2. A desulfurization appliance according to claim 1, wherein said heat stream is provided by a heat source, and wherein said heat source is a thermal management module that is a component of a combined cooling, heating, and power system.

3. A desulfurization appliance according to claim 2, wherein the desulfurization appliance is configured to provide the substantially desulfurized fuel as an input to a fuel cell system, and wherein said heat source is one or more of the components of said fuel cell system.

4. A desulfurization appliance according to claim 1, further including an air stream in fluid communication with said hydrocarbon desulfurization bed when said bed characterization is exceeded.

5. A desulfurization appliance according to claim 1, further including a control system including a sensor configured to monitor a sulfur content proximate said refined fuel outlet and wherein said hydrocarbon desulfurization bed has a bed characterization limit and said control system determines whether said bed characterization limit has been exceeded based upon said sulfur content.

6. A desulfurization appliance according to claim 5, wherein said control system includes a sulfur compound sensor configured to detect a purge sulfur content proximate said air/sulfur outlet and to transmit a signal to said control system indicative of said purge sulfur content.

7. A desulfurization appliance according to claim 1, wherein said control system is further configured to determine an air/purge sulfur content proximate said air/sulfur outlet, and wherein said heat stream is further configured to cease providing thermal energy to said hydrocarbon desulfurization bed when said air/purge sulfur content is below a predetermined amount, and wherein said purge valve is further configured to close when said air/purge sulfur content is below said predetermined amount.

8. A desulfurization appliance for a fuel cell system, the desulfurization appliance being capable of self-regeneration of a hydrocarbon desulfurization bed contained therein, the desulfurization appliance comprising:

a fuel inlet valve in fluid communication with the hydrocarbon desulfurization bed;

a refined fuel outlet valve in fluid communication with the hydrocarbon desulfurization bed and the fuel cell system;

a heat stream in thermal communication with the hydrocarbon desulfurization bed;

a purge valve in fluid communication with the hydrocarbon desulfurization bed and an air/sulfur outlet;

an air stream in fluid communication with the hydrocarbon desulfurization bed; and

a control system configured to: determine a sulfur content proximate said refined fuel outlet; compare said sulfur content to a first predetermined sulfur amount and/or a bed characterization limit; direct said fuel inlet valve to close, said refined fuel outlet valve to close, said purge valve to open, said heat stream to provide thermal energy, and said air stream to provide air, when said sulfur content exceeds said first predetermined sulfur amount and/or said bed characterization limit is reached.

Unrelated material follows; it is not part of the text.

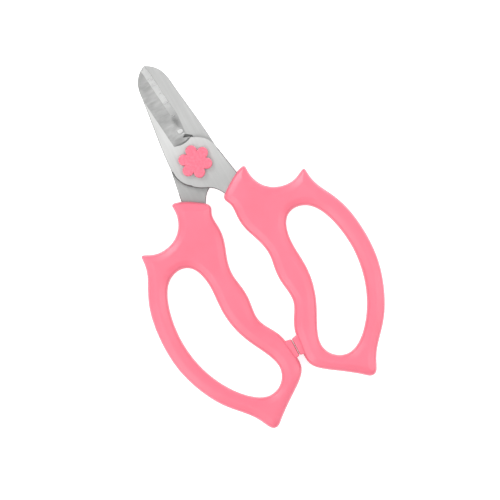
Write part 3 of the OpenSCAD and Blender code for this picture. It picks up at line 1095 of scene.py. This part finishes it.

9. A desulfurization appliance according to claim 8, wherein said control system is further configured to determine an air/purge sulfur content proximate said air/sulfur outlet, and wherein said heat source is further configured to cease providing thermal energy to said hydrocarbon desulfurization bed when said air/purge sulfur content is below a second predetermined amount, and wherein said purge valve is further configured to close when said air/purge sulfur content is below said second predetermined amount.

10. A desulfurization appliance according to claim 8, wherein said control system is further configured to direct said fuel inlet valve to open, said refined fuel outlet valve to open, said purge valve to close, said heat source to cease providing thermal energy, and said air source to cease providing air, after a predetermined amount of time.

11. A desulfurization appliance according to claim 8, wherein said heat source is a component of the fuel cell system.

12. A desulfurization appliance according to claim 11, further including a sulfur capture device in fluid communication with said air/purge outlet.

13. A desulfurization appliance according to claim 12, wherein said sulfur capture device bubbles an exhaust gas received from said air/purge outlet through a fluid, wherein said exhaust gas includes sulfur and said fluid removes sulfur from said exhaust gas.

14. A desulfurization appliance according to claim 8, wherein said heat source and said air source are portable external components configured to be connectable to the desulfurization appliance.

15. A desulfurization appliance according to claim 8, wherein said control system includes a sulfur compound sensor configured to detect sulfur proximate said refined fuel outlet valve and to transmit a signal indicative of said sulfur content to said control system.

16. A method of operating a fuel cell system comprising:

providing a desulfurization appliance having a hydrocarbon desulfurization bed;

determining a sulfur content in a refined fuel exiting the hydrocarbon desulfurization bed;

comparing the sulfur content to a predetermined sulfur limit;

self-regenerating the hydrocarbon desulfurization bed when the sulfur content exceeds the predetermined sulfur limit.

17. A method according to claim 16, wherein said self-regenerating includes:

elevating the temperature of the hydrocarbon desulfurization bed;

directing air over the hydrocarbon desulfurization bed; and

collecting sulfur compounds in a sulfur capture system.

18. A method according to claim 17, wherein said self-regenerating further includes monitoring said collecting.

19. A method according to claim 17, further including providing a heat source, wherein said heat sources is a component of the fuel cell system and wherein said elevating the temperature is accomplished by the heat source.

20. A method according to claim 16, further including:

determining a second sulfur content during said self-regenerating;

comparing the second sulfur content with a second predetermined sulfur limit; and

restarting the desulfurization appliance when the second sulfur content drops below the second predetermined sulfur limit.